◆ **Material provided**
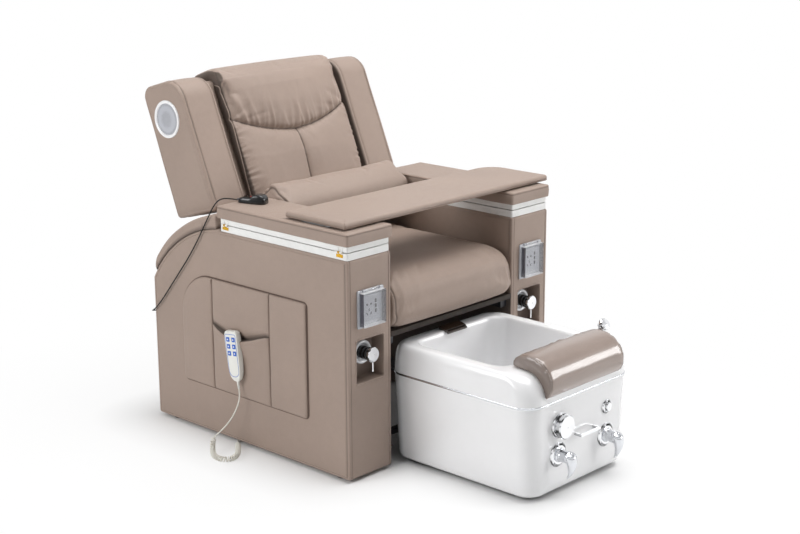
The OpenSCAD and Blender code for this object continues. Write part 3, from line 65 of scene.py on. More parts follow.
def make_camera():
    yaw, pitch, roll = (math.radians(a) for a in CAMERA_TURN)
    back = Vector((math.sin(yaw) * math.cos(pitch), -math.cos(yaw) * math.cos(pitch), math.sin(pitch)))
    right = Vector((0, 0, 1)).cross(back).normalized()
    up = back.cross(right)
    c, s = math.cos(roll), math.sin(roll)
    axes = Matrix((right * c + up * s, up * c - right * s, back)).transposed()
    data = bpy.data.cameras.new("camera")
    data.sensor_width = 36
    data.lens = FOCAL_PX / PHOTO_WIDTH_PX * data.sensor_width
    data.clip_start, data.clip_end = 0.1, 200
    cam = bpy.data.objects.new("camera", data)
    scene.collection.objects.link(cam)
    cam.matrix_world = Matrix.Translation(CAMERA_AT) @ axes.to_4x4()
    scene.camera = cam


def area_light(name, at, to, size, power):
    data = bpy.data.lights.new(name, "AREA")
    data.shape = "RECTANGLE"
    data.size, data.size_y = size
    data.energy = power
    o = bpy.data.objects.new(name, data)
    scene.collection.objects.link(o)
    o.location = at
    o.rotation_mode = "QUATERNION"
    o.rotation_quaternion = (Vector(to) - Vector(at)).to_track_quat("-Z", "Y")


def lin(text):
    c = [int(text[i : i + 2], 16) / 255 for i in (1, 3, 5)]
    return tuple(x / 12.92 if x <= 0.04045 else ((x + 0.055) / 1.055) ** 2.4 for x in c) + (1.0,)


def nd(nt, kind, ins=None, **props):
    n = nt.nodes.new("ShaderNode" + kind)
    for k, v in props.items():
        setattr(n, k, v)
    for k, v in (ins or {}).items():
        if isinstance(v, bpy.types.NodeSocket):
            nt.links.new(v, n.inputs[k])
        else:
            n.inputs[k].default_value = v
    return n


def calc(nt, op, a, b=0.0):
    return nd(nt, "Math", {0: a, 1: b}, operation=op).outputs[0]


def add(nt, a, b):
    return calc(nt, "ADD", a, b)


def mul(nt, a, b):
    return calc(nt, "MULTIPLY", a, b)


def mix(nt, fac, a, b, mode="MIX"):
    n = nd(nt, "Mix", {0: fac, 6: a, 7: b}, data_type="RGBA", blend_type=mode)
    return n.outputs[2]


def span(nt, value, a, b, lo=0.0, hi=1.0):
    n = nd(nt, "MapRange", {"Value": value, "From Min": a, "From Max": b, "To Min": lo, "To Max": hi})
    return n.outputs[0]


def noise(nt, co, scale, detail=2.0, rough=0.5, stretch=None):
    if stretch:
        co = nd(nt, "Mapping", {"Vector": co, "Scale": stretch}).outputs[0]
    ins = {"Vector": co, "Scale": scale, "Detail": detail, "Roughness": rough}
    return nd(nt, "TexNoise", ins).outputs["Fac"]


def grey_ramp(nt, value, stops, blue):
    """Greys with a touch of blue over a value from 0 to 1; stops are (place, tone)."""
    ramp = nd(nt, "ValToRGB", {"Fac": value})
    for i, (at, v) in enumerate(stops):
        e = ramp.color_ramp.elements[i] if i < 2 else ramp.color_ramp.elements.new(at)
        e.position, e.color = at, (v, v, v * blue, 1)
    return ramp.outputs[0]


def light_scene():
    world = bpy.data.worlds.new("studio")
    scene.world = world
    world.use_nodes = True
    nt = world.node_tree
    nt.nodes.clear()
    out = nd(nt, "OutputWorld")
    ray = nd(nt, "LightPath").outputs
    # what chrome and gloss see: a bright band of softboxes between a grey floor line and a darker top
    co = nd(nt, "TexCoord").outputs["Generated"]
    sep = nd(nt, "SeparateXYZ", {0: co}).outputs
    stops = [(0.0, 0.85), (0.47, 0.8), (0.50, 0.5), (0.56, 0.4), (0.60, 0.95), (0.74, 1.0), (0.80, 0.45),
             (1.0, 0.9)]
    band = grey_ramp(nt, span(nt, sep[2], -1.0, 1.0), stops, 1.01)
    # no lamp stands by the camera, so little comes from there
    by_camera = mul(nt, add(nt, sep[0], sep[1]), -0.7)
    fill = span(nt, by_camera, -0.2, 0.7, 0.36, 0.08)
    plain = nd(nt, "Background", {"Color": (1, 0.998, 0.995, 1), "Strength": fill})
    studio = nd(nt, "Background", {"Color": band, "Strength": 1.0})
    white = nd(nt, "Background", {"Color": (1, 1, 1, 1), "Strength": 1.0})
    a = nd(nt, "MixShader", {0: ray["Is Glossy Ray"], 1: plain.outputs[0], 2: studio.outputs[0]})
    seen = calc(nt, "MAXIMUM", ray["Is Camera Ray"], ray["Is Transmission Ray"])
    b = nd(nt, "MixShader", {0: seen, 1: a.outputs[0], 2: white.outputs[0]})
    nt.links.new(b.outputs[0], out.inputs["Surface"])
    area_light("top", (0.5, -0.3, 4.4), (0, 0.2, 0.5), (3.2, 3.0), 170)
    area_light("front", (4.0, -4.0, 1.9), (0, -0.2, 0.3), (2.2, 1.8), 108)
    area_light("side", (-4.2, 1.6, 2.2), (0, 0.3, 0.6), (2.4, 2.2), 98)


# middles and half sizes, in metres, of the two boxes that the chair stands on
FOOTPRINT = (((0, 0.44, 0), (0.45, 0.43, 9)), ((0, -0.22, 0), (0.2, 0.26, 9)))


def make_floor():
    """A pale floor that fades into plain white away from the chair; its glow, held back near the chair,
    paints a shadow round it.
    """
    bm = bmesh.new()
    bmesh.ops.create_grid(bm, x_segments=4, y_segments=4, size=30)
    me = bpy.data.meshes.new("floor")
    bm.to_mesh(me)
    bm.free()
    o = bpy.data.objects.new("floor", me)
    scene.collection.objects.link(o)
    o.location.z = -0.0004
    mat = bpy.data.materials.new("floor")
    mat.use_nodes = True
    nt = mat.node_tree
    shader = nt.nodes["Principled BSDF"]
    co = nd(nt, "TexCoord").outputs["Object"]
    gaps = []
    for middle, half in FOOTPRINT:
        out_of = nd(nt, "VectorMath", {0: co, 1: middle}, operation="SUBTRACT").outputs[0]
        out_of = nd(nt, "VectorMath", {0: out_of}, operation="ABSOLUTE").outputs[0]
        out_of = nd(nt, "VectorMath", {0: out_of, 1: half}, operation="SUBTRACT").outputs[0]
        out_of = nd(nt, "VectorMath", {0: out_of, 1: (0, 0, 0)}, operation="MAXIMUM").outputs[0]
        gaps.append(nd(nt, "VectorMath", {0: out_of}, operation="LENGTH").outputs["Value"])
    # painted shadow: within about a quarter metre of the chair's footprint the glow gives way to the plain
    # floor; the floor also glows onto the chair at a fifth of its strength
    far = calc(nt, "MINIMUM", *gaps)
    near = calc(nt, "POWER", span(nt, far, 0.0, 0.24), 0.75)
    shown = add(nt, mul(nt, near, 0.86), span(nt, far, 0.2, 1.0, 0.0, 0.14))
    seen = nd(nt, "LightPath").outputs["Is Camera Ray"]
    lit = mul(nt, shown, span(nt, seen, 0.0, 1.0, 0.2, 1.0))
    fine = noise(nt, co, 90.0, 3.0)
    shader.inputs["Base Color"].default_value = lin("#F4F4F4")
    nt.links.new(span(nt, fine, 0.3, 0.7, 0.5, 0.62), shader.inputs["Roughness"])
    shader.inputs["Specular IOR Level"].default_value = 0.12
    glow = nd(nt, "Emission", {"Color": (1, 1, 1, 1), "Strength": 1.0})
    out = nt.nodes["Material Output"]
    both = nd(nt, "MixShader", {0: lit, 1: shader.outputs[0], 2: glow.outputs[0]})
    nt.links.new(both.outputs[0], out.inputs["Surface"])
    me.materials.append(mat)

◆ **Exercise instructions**
Output exactly the leading lines of the data, up to and including the line marked by "scene.camera = cam".

◆ **Finished task**
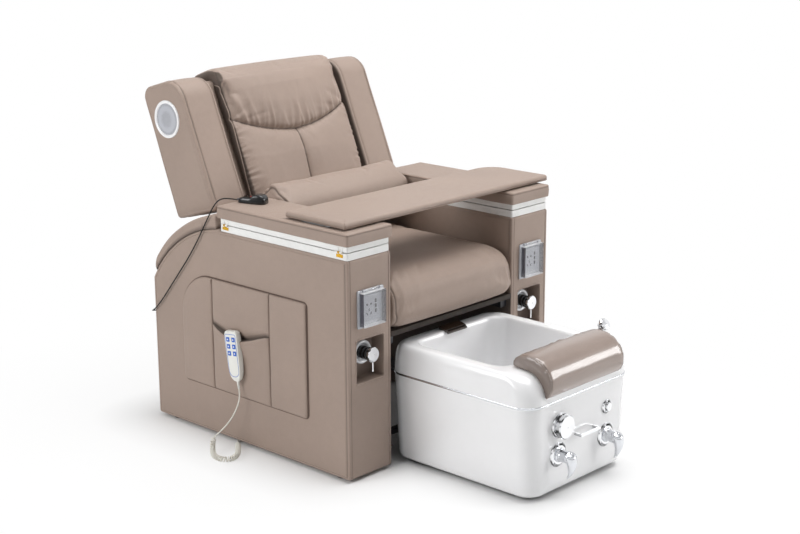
The OpenSCAD and Blender code for this object continues. Write part 3, from line 65 of scene.py on. More parts follow.
def make_camera():
    yaw, pitch, roll = (math.radians(a) for a in CAMERA_TURN)
    back = Vector((math.sin(yaw) * math.cos(pitch), -math.cos(yaw) * math.cos(pitch), math.sin(pitch)))
    right = Vector((0, 0, 1)).cross(back).normalized()
    up = back.cross(right)
    c, s = math.cos(roll), math.sin(roll)
    axes = Matrix((right * c + up * s, up * c - right * s, back)).transposed()
    data = bpy.data.cameras.new("camera")
    data.sensor_width = 36
    data.lens = FOCAL_PX / PHOTO_WIDTH_PX * data.sensor_width
    data.clip_start, data.clip_end = 0.1, 200
    cam = bpy.data.objects.new("camera", data)
    scene.collection.objects.link(cam)
    cam.matrix_world = Matrix.Translation(CAMERA_AT) @ axes.to_4x4()
    scene.camera = cam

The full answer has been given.